What We Can Learn From Bones: Paleodiets, Early Hominins, and Mole Rats

I have been fighting with the idea for this post for the last couple of weeks ever since I read this paper on the human amylase gene. Part of the reason for the delay in writing about the amylase paper is that I have come down with what I suspect is lateral epicondylitis and typing seems to aggravate it. Worse yet, the more I thought about the subject the longer and more complicated the post became. At this point I have decided to break it into a series of posts.

There are a number of ways that paleoanthropologists can learn about the diet of our hominin ancestors. In a previous post I looked at some basic research on teeth. In that post I pointed out what we can learn from enamel thickness and from microwear analysis. Specifically, I pointed out that enamel thickness can tell us something about how hard or soft the food being chewed was, and what kind of masticatory stress was being placed on the teeth. I also looked at what pitting and striations could tells us about diet. In the next post I will look at this in a little more detail. I will also look at what we can learn about paleodiets from archaeology.

6 Responses

  1. How did you sprain your wrist? Is it getting better?

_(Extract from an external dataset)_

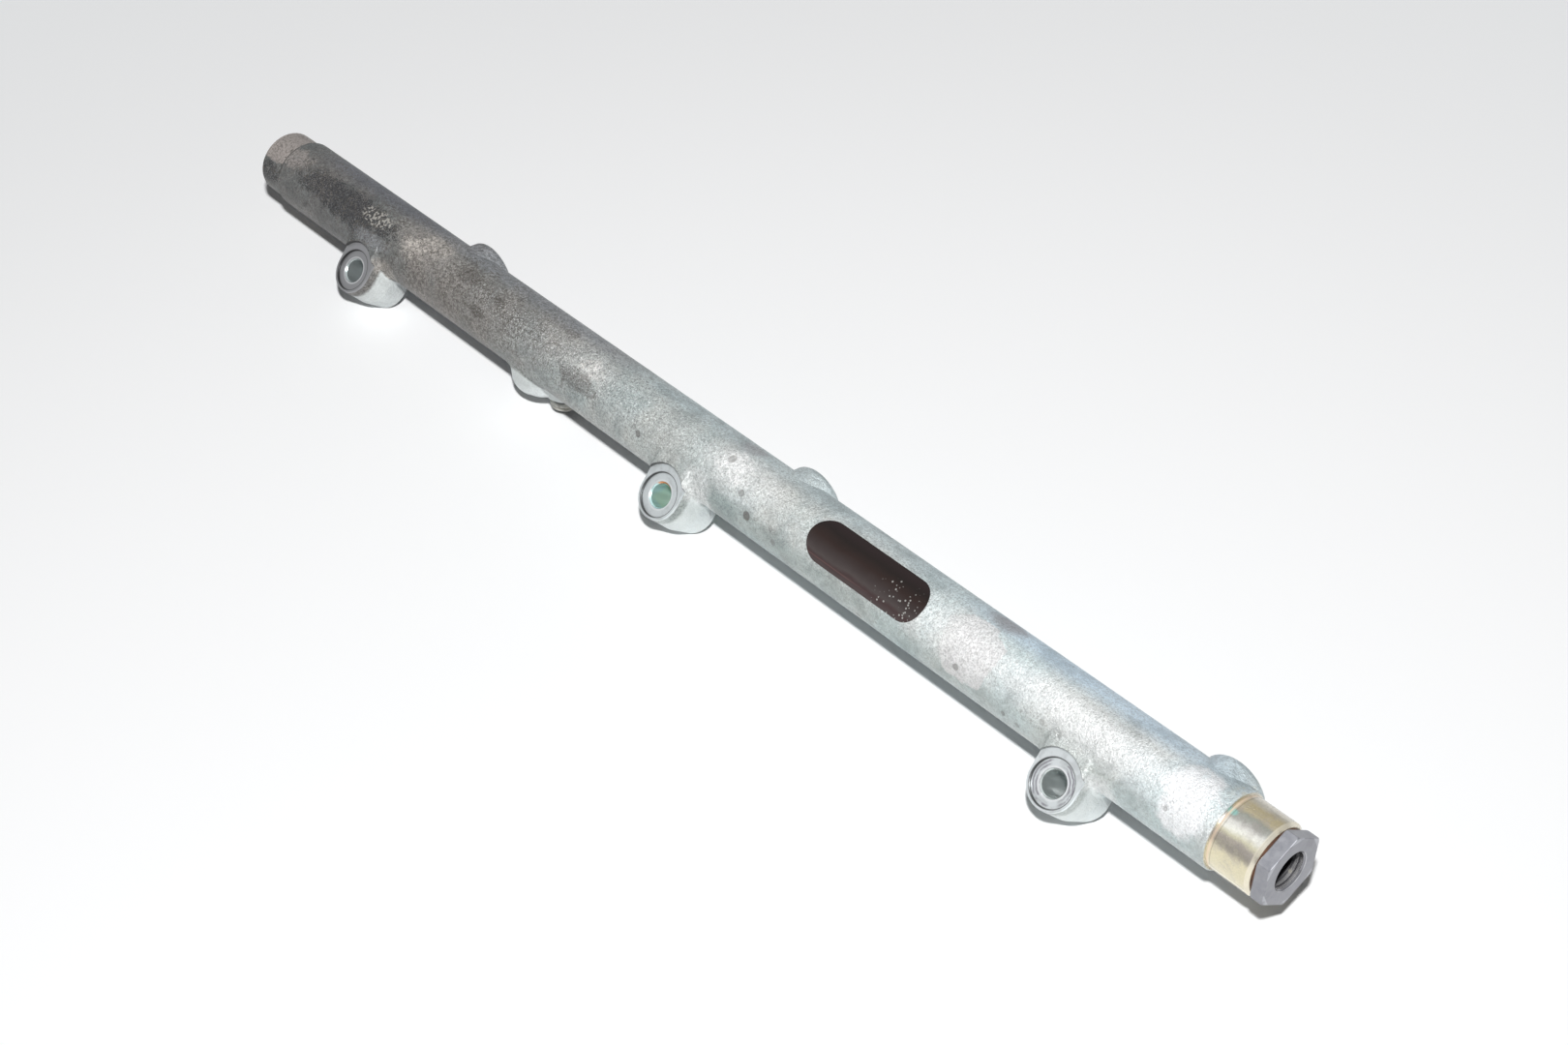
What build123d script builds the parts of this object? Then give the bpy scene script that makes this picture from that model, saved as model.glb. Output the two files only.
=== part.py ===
"""A high-pressure fuel rail for a straight-six engine, lying on its stubs and mounting lugs."""
import os
from math import cos, hypot, radians, sin, tan

from build123d import *

os.makedirs("parts", exist_ok=True)

# Forged bar, turned at both ends. Places along the rail are measured from its far end.
bar_radius = 13.35
spigot_radius = 12.3
far_spigot_length = 13.1
near_spigot_length = 15.3
spigot_chamfer = 1.0
step_chamfer = 0.5

# Fuel passages
gallery_radius = 5.0
gallery_end_wall = 14.0
drilling_radius = 1.5
seat_radius = 3.6
seat_half_angle = 30.0

# The rail rests rolled by this much from the attitude in which its bolts stand upright
roll = 48.0

# Forged surfaces
draft = 4.0
forging_blend = 2.0
boss_blend = 3.0

# Mounting lugs
first_lug = 73.6
lug_pitch = 182.0
lug_count = 3
lug_offset = 17.5
lug_radius = 10.2
lug_upper_draft = 7.5
lug_rise = 12.8
lug_drop = 9.5
lug_edge = 1.0
lug_crown = 1.2
spot_face_radius = 10.7
spot_face_rise = 11.3
recess_radius = 7.75
recess_depth = 0.85
bolt_hole_radius = 4.2
bolt_hole_chamfer = 0.6

# Threaded stubs: the thread's root, and the cylinder that carries it
thread_root_radius = 5.1
thread_tip_chamfer = 0.5
collar_radius = 7.2

# Outlets, one for each cylinder, leaning back from straight down
first_outlet = 28.0
outlet_pitch = 90.1
outlet_count = 6
outlet_lean = 33.0
outlet_collar_reach = 16.5
last_outlet_margin = 26.2

# Inlet, leaning slightly back from straight down, and the forged boss beside it
inlet_place = 175.8
inlet_lean = 3.0
inlet_reach = 23.2
inlet_collar_reach = 16.6
boss_place = 166.3
boss_radius = 13.0
boss_reach = 17.0
boss_edge = 4.0

# Round pads on the back, at every second outlet
pad_radius = 10.8
pad_reach = 14.6
pad_lift = 4.0
pad_draft = 8.0
pad_edge = 2.8

# Fitting screwed into the near end, and the sealing washer under its hexagon
fitting_thread_radius = 8.6
fitting_thread_length = 13.0
fitting_clearance = 0.05
fitting_end_gap = 0.3
washer_thickness = 0.8
washer_radius = 10.9
washer_clearance = 0.25
hexagon_flats = 22.0
hexagon_thickness = 4.6
hexagon_turn = 53.0
hexagon_chamfer = 0.5
hexagon_edge = 0.25
port_radius = 6.2
port_depth = 9.0
port_chamfer = 0.7
port_seat_depth = 3.2
port_drilling_radius = 2.0

# Label glued on the bar
label_place = 344.5
label_length = 51.8
label_width = 15.0
label_turn = 77.5
label_glue = 0.05
label_thickness = 0.2

# Places that follow from the sizes above
outlet_places = [first_outlet + i * outlet_pitch for i in range(outlet_count)]
pad_places = outlet_places[1::2]
lug_places = [first_lug + i * lug_pitch for i in range(lug_count)]
rail_length = outlet_places[-1] + last_outlet_margin
overall_length = rail_length + washer_thickness + hexagon_thickness
far_end = -overall_length / 2
roll_sin, roll_cos = sin(radians(roll)), cos(radians(roll))
lean_sin, lean_cos = sin(radians(outlet_lean)), cos(radians(outlet_lean))
draft_tan = tan(radians(draft))

# Height of the rail's axis: the rounded lower rims of the lugs touch the ground
foot_radius = lug_radius - lug_drop * draft_tan
foot_arc_centre = foot_radius - lug_edge * (1 - sin(radians(draft))) / cos(radians(draft))
axis_height = (lug_offset + foot_arc_centre) * roll_sin + (lug_drop - lug_edge) * roll_cos + lug_edge

# The outlets are as long as it takes for their tips to touch the same ground
tip_radius = thread_root_radius - thread_tip_chamfer
outlet_reach = (axis_height - tip_radius * lean_sin) / lean_cos

# The origin is midway between the lugs' front rims and the outlets' back rims
rim_radius = lug_radius - spot_face_rise * tan(radians(lug_upper_draft))
front_reach = (lug_offset + rim_radius) * roll_cos + spot_face_rise * roll_sin
back_reach = (outlet_reach - thread_tip_chamfer) * lean_sin + thread_root_radius * lean_cos
axis_y = (front_reach - back_reach) / 2


def along(x):
    """The plane across the rail at a place along it, facing the near end, with its X axis up."""
    return Plane(origin=(far_end + x, axis_y, axis_height), x_dir=(0, 0, 1), z_dir=(1, 0, 0))


def radial(x, angle, reach=0.0):
    """The plane at a reach from the axis, facing outwards at an angle counted from +Y towards +Z."""
    out = Vector(0, cos(radians(angle)), sin(radians(angle)))
    return Plane(origin=Vector(far_end + x, axis_y, axis_height) + out * reach, x_dir=(1, 0, 0), z_dir=out)


bolt_plane = radial(0, 90 + roll)
down = 270
same_surface = 0.01


def stub_profile(reach, collar_reach):
    """Half of a threaded stub's section, from the axis of the rail out to the tip."""
    Polyline(
        (0, 0),
        (collar_radius, 0),
        (collar_radius, collar_reach),
        (thread_root_radius, collar_reach + collar_radius - thread_root_radius),
        (thread_root_radius, reach - thread_tip_chamfer),
        (tip_radius, reach),
        (0, reach),
        close=True,
    )


def passage_profile(reach):
    """Half of the drilling and the conical seat inside a stub."""
    seat_depth = (seat_radius - drilling_radius) / tan(radians(seat_half_angle))
    Polyline(
        (0, 0),
        (drilling_radius, 0),
        (drilling_radius, reach - seat_depth),
        (seat_radius, reach),
        (0, reach),
        close=True,
    )


def section(x, angle):
    """The plane through the rail's axis whose Y axis runs outwards along a stub."""
    out = radial(x, angle).z_dir
    return Plane(origin=(far_end + x, axis_y, axis_height), x_dir=(1, 0, 0), z_dir=Vector(1, 0, 0).cross(out))


def meets_bar(edge):
    """Whether an edge runs where a forged feature meets the bar's round surface."""
    middle = edge.position_at(0.5)
    reach = hypot(middle.Y - axis_y, middle.Z - axis_height)
    return edge.geom_type != GeomType.CIRCLE and abs(reach - bar_radius) < same_surface


stubs = [(x, down + outlet_lean, outlet_reach, outlet_collar_reach) for x in outlet_places]
stubs.append((inlet_place, down + inlet_lean, inlet_reach, inlet_collar_reach))

hexagon_plane = along(rail_length + washer_thickness)
hexagon_half_side = 180 / 6
outer_face = washer_thickness + hexagon_thickness
shank_length = washer_thickness + fitting_thread_length - fitting_end_gap


with BuildPart() as lug:
    # One lug with draft both ways from the parting plane
    with BuildSketch(bolt_plane) as lug_outline:
        with Locations((first_lug, -lug_offset)):
            Circle(lug_radius)
            Rectangle(2 * lug_radius, lug_offset, align=(Align.CENTER, Align.MIN))
    extrude(lug_outline.sketch, amount=lug_rise, taper=lug_upper_draft)
    extrude(lug_outline.sketch, amount=lug_drop, dir=-bolt_plane.z_dir, taper=draft)
    levels = lug.edges().group_by(Axis(bolt_plane.origin, bolt_plane.z_dir))
    fillet(levels[-1], lug_crown)
    fillet(levels[0], lug_edge)

with BuildPart() as pads:
    # Drafted pads with a rounded rim
    for x in pad_places:
        with BuildSketch(radial(x, pad_lift)):
            Circle(pad_radius + pad_reach * tan(radians(pad_draft)))
        extrude(amount=pad_reach, taper=pad_draft)
    fillet(pads.edges().group_by(Axis(along(0).origin, radial(0, pad_lift).z_dir))[-1], pad_edge)

with BuildPart() as boss:
    # Rounded boss beside the inlet
    with BuildSketch(radial(boss_place, down + inlet_lean)):
        Circle(boss_radius)
    extrude(amount=boss_reach)
    fillet(boss.edges().group_by(Axis(along(0).origin, radial(0, down + inlet_lean).z_dir))[-1], boss_edge)

with BuildPart() as rail_body:
    # Bar with its two turned spigots
    with BuildSketch(along(0)):
        Circle(spigot_radius)
    extrude(amount=rail_length)
    chamfer(rail_body.edges(), spigot_chamfer)
    with BuildSketch(along(far_spigot_length)):
        Circle(bar_radius)
    extrude(amount=rail_length - far_spigot_length - near_spigot_length)
    chamfer(rail_body.edges().filter_by(GeomType.CIRCLE).filter_by(lambda e: e.radius == bar_radius), step_chamfer)

    # Mounting lugs
    with Locations([(i * lug_pitch, 0, 0) for i in range(lug_count)]):
        add(lug.part)
    fillet(rail_body.edges(Select.NEW).filter_by(meets_bar), forging_blend)

    # Inlet boss, and the pads on the back
    add(boss.part)
    fillet(rail_body.edges(Select.NEW).filter_by(meets_bar), boss_blend)
    add(pads.part)

    # Threaded stubs
    for x, angle, reach, collar_reach in stubs:
        with BuildSketch(section(x, angle)):
            with BuildLine():
                stub_profile(reach, collar_reach)
            make_face()
        revolve(axis=Axis(radial(x, angle).origin, radial(x, angle).z_dir))

    # Spot faces, recesses and bolt holes
    lug_centres = [(x, -lug_offset) for x in lug_places]
    with BuildSketch(bolt_plane.offset(spot_face_rise)):
        with Locations(lug_centres):
            Circle(spot_face_radius)
    extrude(amount=lug_rise, mode=Mode.SUBTRACT)
    with BuildSketch(bolt_plane.offset(spot_face_rise)):
        with Locations(lug_centres):
            Circle(recess_radius)
    extrude(amount=-recess_depth, mode=Mode.SUBTRACT)
    with BuildSketch(bolt_plane.offset(-lug_drop)):
        with Locations(lug_centres):
            Circle(bolt_hole_radius)
    extrude(amount=lug_drop + spot_face_rise, mode=Mode.SUBTRACT)
    chamfer(rail_body.edges().filter_by(GeomType.CIRCLE).filter_by(lambda e: e.radius == bolt_hole_radius), bolt_hole_chamfer)

    # Gallery, bored from the near end, with the fitting's thread
    with BuildSketch(along(gallery_end_wall)):
        Circle(gallery_radius)
    extrude(amount=rail_length - gallery_end_wall, mode=Mode.SUBTRACT)
    with BuildSketch(along(rail_length)):
        Circle(fitting_thread_radius)
    extrude(amount=-fitting_thread_length, mode=Mode.SUBTRACT)

    # Drillings and seats of the stubs
    for x, angle, reach, collar_reach in stubs:
        with BuildSketch(section(x, angle)):
            with BuildLine():
                passage_profile(reach)
            make_face()
        revolve(axis=Axis(radial(x, angle).origin, radial(x, angle).z_dir), mode=Mode.SUBTRACT)
rail_body.part.label = "rail_body"
export_step(rail_body.part, "parts/rail_body.step")

with BuildPart() as end_fitting:
    # Hexagon with its corners turned off
    with BuildSketch(hexagon_plane):
        Circle(hexagon_flats / 2 / cos(radians(hexagon_half_side)))
    extrude(amount=hexagon_thickness)
    chamfer(end_fitting.edges().filter_by(GeomType.CIRCLE), hexagon_chamfer)
    with BuildSketch(hexagon_plane):
        RegularPolygon(radius=hexagon_flats / 2, side_count=6, major_radius=False, rotation=hexagon_turn)
    extrude(amount=hexagon_thickness, mode=Mode.INTERSECT)
    fillet(end_fitting.edges().filter_by(GeomType.LINE), hexagon_edge)

    # Threaded shank
    with BuildSketch(hexagon_plane):
        Circle(fitting_thread_radius - fitting_clearance)
    extrude(amount=-shank_length)

    # Port with its cone seat, and the passage to the gallery
    with BuildSketch(section(rail_length, down)):
        with BuildLine():
            Polyline(
                (outer_face, 0),
                (outer_face, port_radius + port_chamfer),
                (outer_face - port_chamfer, port_radius),
                (outer_face - port_depth, port_radius),
                (outer_face - port_depth - port_seat_depth, port_drilling_radius),
                (-fitting_thread_length, port_drilling_radius),
                (-fitting_thread_length, 0),
                close=True,
            )
        make_face()
    revolve(axis=Axis(along(rail_length).origin, (1, 0, 0)), mode=Mode.SUBTRACT)
end_fitting.part.label = "end_fitting"
export_step(end_fitting.part, "parts/end_fitting.step")

with BuildPart() as sealing_washer:
    with BuildSketch(along(rail_length)):
        Circle(washer_radius)
        Circle(fitting_thread_radius + washer_clearance, mode=Mode.SUBTRACT)
    extrude(amount=washer_thickness)
sealing_washer.part.label = "sealing_washer"
export_step(sealing_washer.part, "parts/sealing_washer.step")

with BuildPart() as label:
    # A thin shell round the bar, cut to the label's outline
    with BuildSketch(along(label_place - label_length / 2)):
        Circle(bar_radius + label_glue + label_thickness)
        Circle(bar_radius + label_glue, mode=Mode.SUBTRACT)
    extrude(amount=label_length)
    with BuildSketch(radial(label_place, roll + label_turn)):
        SlotOverall(label_length, label_width)
    extrude(amount=2 * bar_radius, mode=Mode.INTERSECT)
label.part.label = "label"
export_step(label.part, "parts/label.step")
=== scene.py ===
from math import cos, pi, radians, sin

import bmesh
import bpy
from mathutils import Matrix, Vector


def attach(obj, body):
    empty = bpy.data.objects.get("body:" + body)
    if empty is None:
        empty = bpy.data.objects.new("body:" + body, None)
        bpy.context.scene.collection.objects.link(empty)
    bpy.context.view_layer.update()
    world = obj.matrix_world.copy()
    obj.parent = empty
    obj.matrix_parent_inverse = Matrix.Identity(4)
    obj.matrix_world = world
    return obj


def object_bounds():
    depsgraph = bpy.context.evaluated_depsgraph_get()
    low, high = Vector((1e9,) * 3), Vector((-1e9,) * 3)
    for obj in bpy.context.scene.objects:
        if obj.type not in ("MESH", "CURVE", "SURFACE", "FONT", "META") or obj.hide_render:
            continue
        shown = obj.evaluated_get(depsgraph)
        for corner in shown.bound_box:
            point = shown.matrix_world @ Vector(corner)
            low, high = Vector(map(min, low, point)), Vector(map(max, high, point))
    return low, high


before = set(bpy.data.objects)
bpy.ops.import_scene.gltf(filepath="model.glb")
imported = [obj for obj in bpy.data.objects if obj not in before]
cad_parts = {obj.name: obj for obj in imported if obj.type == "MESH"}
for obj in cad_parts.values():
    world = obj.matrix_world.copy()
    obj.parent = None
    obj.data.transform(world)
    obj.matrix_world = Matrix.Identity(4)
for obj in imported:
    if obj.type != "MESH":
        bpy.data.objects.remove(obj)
cad_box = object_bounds()


# Camera, at the height of a person's eye over the table: it looks down the rail from its near end, so
# that the end fitting is large and low in the picture and the closed end small and high.
def stand(name, data):
    """Puts new data into the scene as an object at the origin."""
    thing = bpy.data.objects.new(name, data)
    bpy.context.scene.collection.objects.link(thing)
    return thing


eye = Vector((0.5345, -0.4091, 0.5656))
right = Vector((0.6601, 0.7506, -0.0296)).normalized()
back = Vector((0.5858, -0.4897, 0.6458)).normalized()
camera_data = bpy.data.cameras.new("camera")
camera_data.sensor_fit = "HORIZONTAL"
camera_data.sensor_width = 36
camera_data.lens = 58.93
camera_data.clip_start = 0.01
camera = stand("camera", camera_data)
camera.matrix_world = Matrix((right, back.cross(right), back)).transposed().to_4x4()
camera.location = eye
bpy.context.scene.camera = camera
bpy.context.scene.view_settings.view_transform = "Standard"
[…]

  2. Physical Anthropologists Know The Road To Hell Is Paved With Good Dentition.

  3. Alan – Thanks for your concern. Lateral epicondylitis is actually an elbow condition (AKA tennis elbow). I suspect I got it from repetitive motion at work combined with some heavy lifting. Stretching exercises, not stressing it so much, ice, and ibuprofen seem to be working and it is starting to feel better.

  4. Once again I learn. At least I was right about the general identity of the limb.
    Patient: Doc, it hurts when I do this.
    Physician: Then stop doing that.
    But seriously, let me advise varying your routine, taking time for stretching exercises while typing, and practice flexing your muscles. Some folks swear by the last. And speaking of the last, there’s a scene in S. M. Stirling’s The Sunrise Lands where the twins (Rudi Mackenzie’s half sisters)—a pair of Dunedain rangers—use a form of the last as originally taught by U. S. Army special forces and adopted by the founder of the Dunedain, Astrid.

  5. That is one of the papers I was planning on discussing, as soon as I actually sit down and write the darn post. I’m just in full fledged procrastinate mode at the moment.